Large magnetic thermal conductivity induced by frustration in low-dimensional quantum magnets

We study the magnetic field-dependence of the thermal conductivity due to magnetic excitations in frustrated spin-1/2 Heisenberg chains. Near the saturation field, the system is described by a dilute gas of weakly-interacting fermions (free-fermion fixed point). We show that in this regime the thermal conductivity exhibits a non-monotonic behavior as a function of the ratio $\alpha= J_2/J_1$ between second and first nearest-neighbor antiferromagnetic exchange interactions. This result is a direct consequence of the splitting of the single-particle dispersion minimum into two minima that takes place at the Lifshitz point $\alpha=1/4$. Upon increasing $\alpha$ from zero, the inverse mass vanishes at $\alpha=1/4$ and it increases monotonically from zero for $\alpha \geq 1/4$. By deriving an effective low-energy theory of the dilute gas of fermions, we demonstrate that the Drude weight $K_{\rm th}$ of the thermal conductivity exhibits a similar dependence on $\alpha$ near the saturation field.

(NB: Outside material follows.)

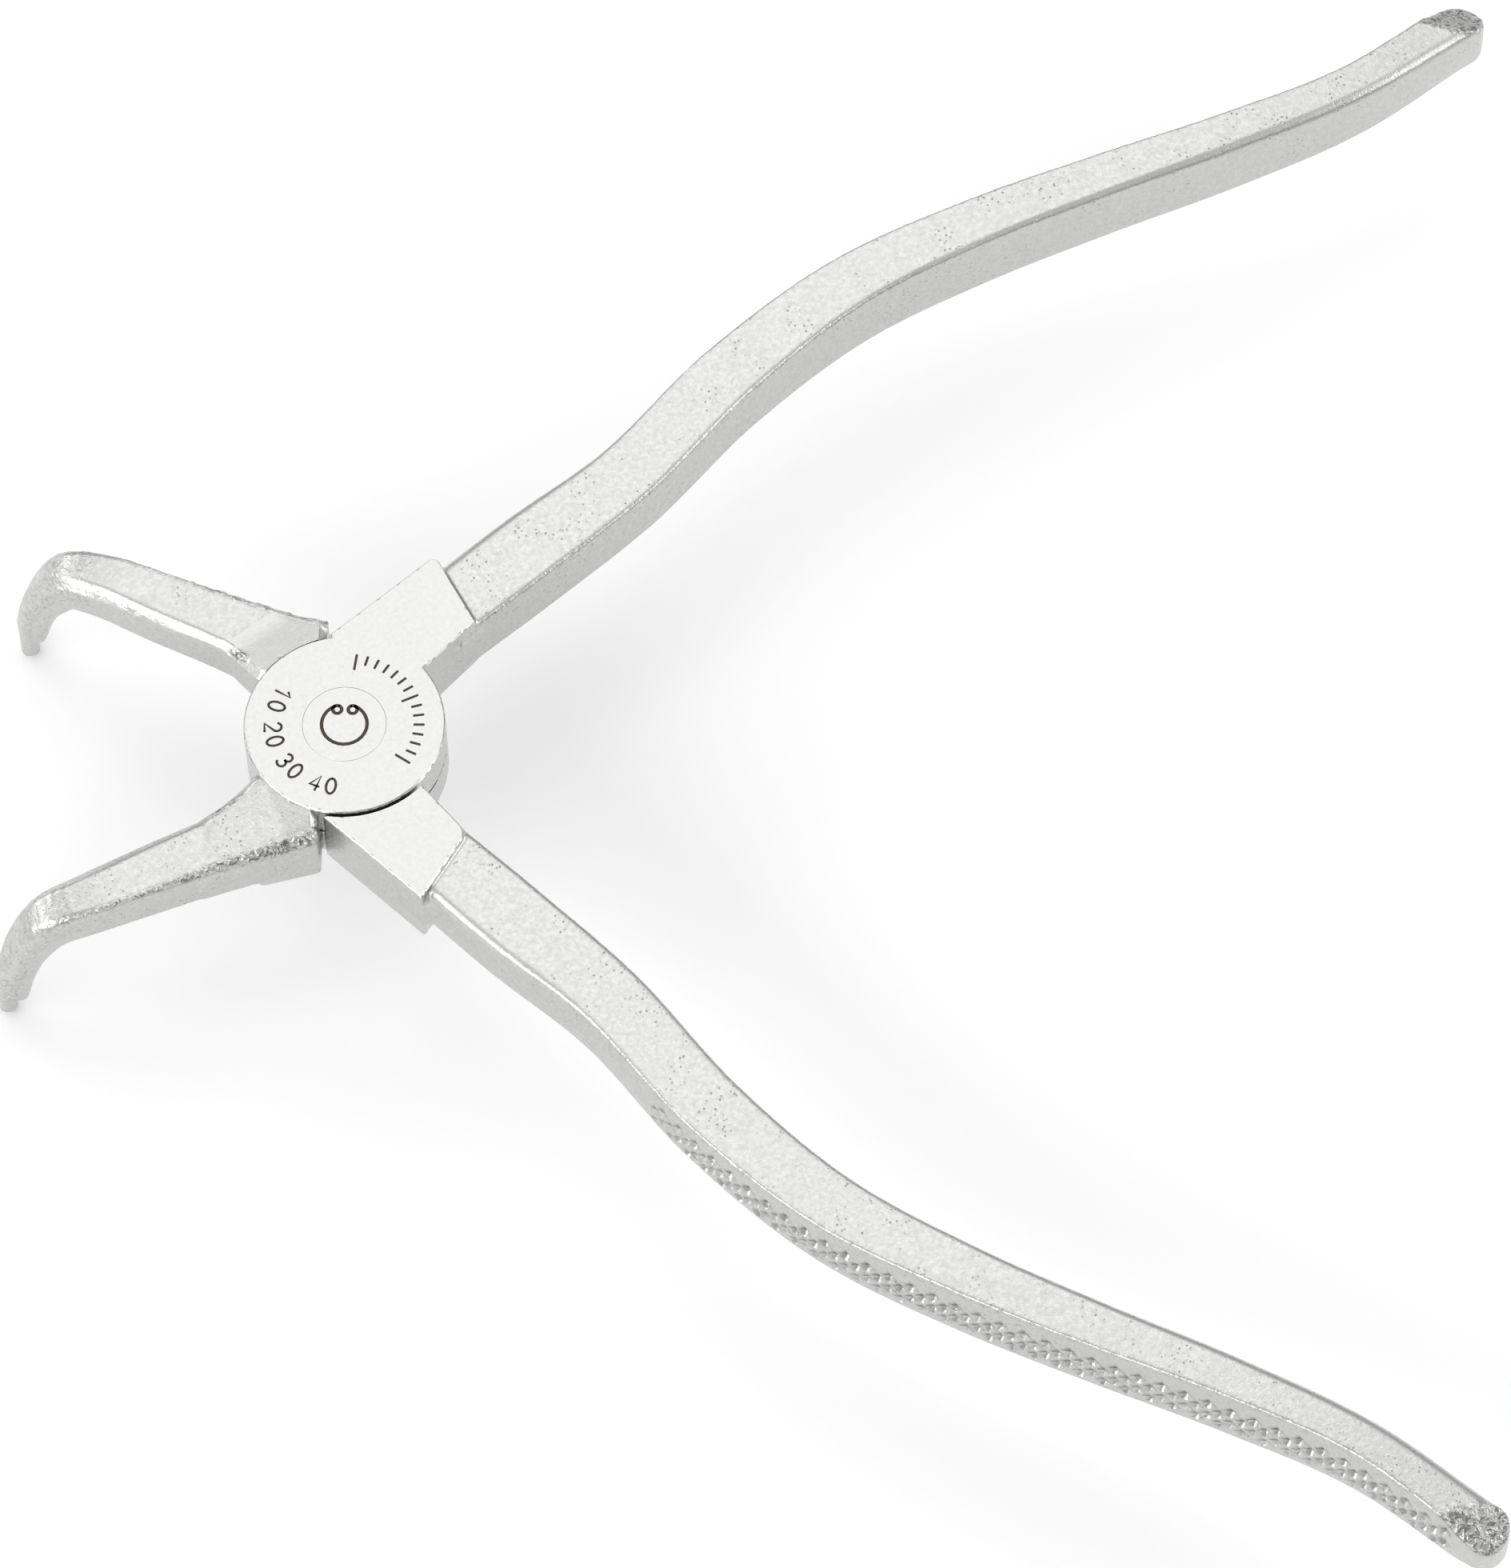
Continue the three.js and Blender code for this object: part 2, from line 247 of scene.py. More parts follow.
@dataclass
class Contourer:
    """Turns a signed distance into a closed mesh of quads, one vertex for each cell it crosses.

    Attributes:
        axes: places of the lattice planes along X, Y and Z.
        shape: the signed distance.
        block: lattice nodes along the side of a block that is measured or skipped as a whole.
        margin: how much further than half its diagonal a block looks for the surface.
        slack: the same, as a length.
        pull: draws a vertex to the middle of its crossings where the planes don't fix it.
        probe: reach of the measurements that give a direction.
    """

    axes: tuple[Array, Array, Array]
    shape: Field
    block: int = 8
    margin: float = 1.15
    slack: float = 0.4
    pull: float = 0.012
    probe: float = 0.012

    def values(self) -> Array:
        """Measures the shape on the lattice nodes near its surface.

        Returns:
            The distances on all nodes, with 1 outside and -1 inside for those further away.
        """
        counts = [len(axis) for axis in self.axes]
        starts = [np.arange(0, n, self.block) for n in counts]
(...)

Moreover, this theory predicts a transition between a two-component Tomonaga-Luttinger liquid and a vector-chiral phase at a critical value $\alpha=\alpha_c$ that agrees very well with previous density matrix renormalization group results. We also show that the resulting curve $K_{\rm th}(\alpha)$ is in excellent agreement with exact diagonalization (ED) results. Our ED results also show that $K_{\rm th}(\alpha)$ has a pronounced minimum at $\alpha\simeq 0.7$ and it decreases for sufficiently large $\alpha$ at lower magnetic field values. We also demonstrate that the thermal conductivity is significantly affected by the presence of magnetothermal coupling.